Um dos casos mais importantes, segundo ele, foi a pressão “indevida” feita por Infantino para que ele garantisse que a candidatura de Mutko fosse aceita para o órgão máximo da Fifa, mesmo ele sendo um político russo. “Houve uma tentativa de influencia nossa decisão”, acusou.
“Mutko era vice-primeiro-ministro da Rússia e a Fifa tem uma regra de neutralidade política. Há uma clara contradição em falar de que a Fifa não aceita intervenção política e, ao mesmo tempo, ter um membro de um governo em sua cúpula”, alertou.
Maduro, porém, deixou claro que Infantino “não estava confortável” com o risco de o nome de Mutko ser rejeitado. “Ele disse que estava preocupado com o impacto que isso teria na Copa do Mundo de 2018”, explicou. Mutko ainda foi defendido por Infantino no que se refere ao escândalo de doping investigado pela Agência Mundial Antidoping (Wada, na sigla em inglês) e que apontou a participação do governo russo no esquema. “Infantino disse que não existiam evidências e que o COI não faria nada”, garantiu.
A pressão para defender Mutko também veio da secretária-geral da Fifa, Fatma Samoura. Maduro iria mandar uma carta ao russo para o dizer que ele estaria excluído. Mas Fatma pediu para adiar o envio, alegando que isso poderia minar uma visita dela à Rússia.
Semanas depois, ela se encontrou com Maduro em Bruxelas, alertando que o caso de Mutko precisaria ser “solucionado” e que sua exclusão seria “extremamente problemática”. “Ela me disse que a Copa seria um desastre que a presidência de Infantino passaria a ser questionada”, contou o português.
Maduro respondeu que seu mandato o obrigava a tomar decisões com base em regras.
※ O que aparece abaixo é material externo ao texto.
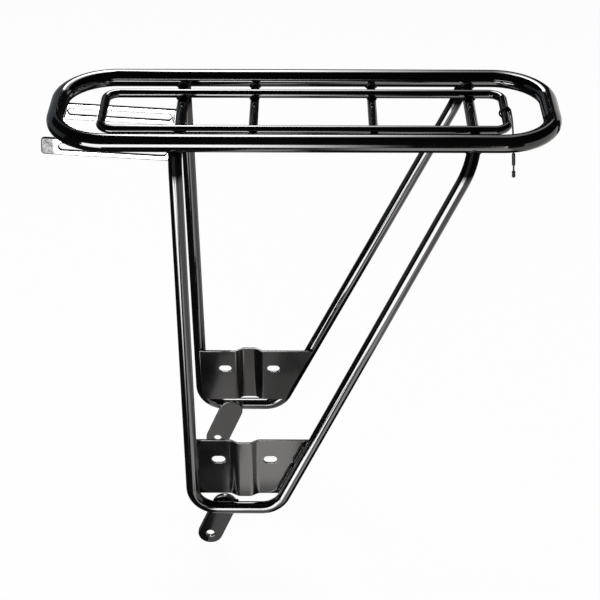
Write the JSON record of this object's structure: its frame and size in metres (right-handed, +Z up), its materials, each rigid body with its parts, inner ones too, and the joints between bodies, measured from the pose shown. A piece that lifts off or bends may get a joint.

Mas sugeriu, ironicamente, que a Fifa colocasse em seu estatuto que a política deveria se sobrepor à lei. “Decidimos que Mutko não era compatível e que sua eleição seria uma contradição com a neutralidade política da Fifa”, contou o ex-dirigente.
Em resposta, ele conta que recebeu um e-mail de Infantino dizendo que a decisão gerava “grande preocupação”. “Isso iria custar sua presidência, pois a Copa seria desastrosa e a presidência colocada sob questão”, disse Maduro.
CONMEBOL – O português, durante a audiência, também denunciou a Conmebol, apontando que a entidade sul-americana vive “uma situação difícil”. Segundo Maduro, ele foi procurado pelo presidente da Conmebol, Alejandro Dominguez.
“Eles tinham convocado eleições sem um prazo suficiente. Eu o disse que não poderia ir dessa forma. Mas ele respondeu que iria de qualquer forma e que nós teríamos de encontrar uma solução e que ele teria de ir adiante”, contou. Na avaliação de Maduro, os cartolas da Conmebol e da Fifa “nem sabem o quanto esse comportamento é ruim” para a administração.
Para ele, o que existe hoje na Fifa e no futebol é “uma cultura de governança sem o estado de direito”. “Há uma cultura que começa nas federações nacionais, do domínio da resistência contra a transparência, independência de controles”, disse.
“Imagine se você um dia acordasse em seu país e o governo havia removido o procurador-geral e o presidente da corte suprema. É isso o que ocorreu na Fifa”, disse. “Não estavam prontos para defender controles independentes em suas atividades”, atacou. Para ele, não adianta mudar a liderança na Fifa, “se a cultura continua a mesma”.
Questionado sobre o papel de Infantino, Maduro aponta que o suíço “tomou o caminho errado”. “O problema é que a cultura é tão enraizada que eles não aceitam as consequências das reformas. E isso vem desde a base, nas federações”, insistiu. “Não é suficiente mudar a liderança, se o sistema é mantido”, disse. “Infantino escolheu sobreviver como presidente e fez a escolha errada”, afirmou Maduro, que foi demitido por defender a independência dos órgãos de controle.
Segundo ele, Infantino teria de ter protegido os mecanismos independentes da entidade, contra a pressão dos demais cartolas. “Mas escolheu atender a seu eleitorado para sobreviver politicamente”, disse. “Ele colocou uma influência indevida sobre nós”.
Para ele, apenas uma “pressão externa” irá mudar a Fifa. Ele sugere, por exemplo, que governos se unam para exigir certas regras na entidade, sob a condição de que não passariam a poder atuar em diferentes locais do mundo. “Na Fifa, os dirigentes querem a lei. Mas com a condição de que ela seja usada apenas para punir seus inimigos”, completou.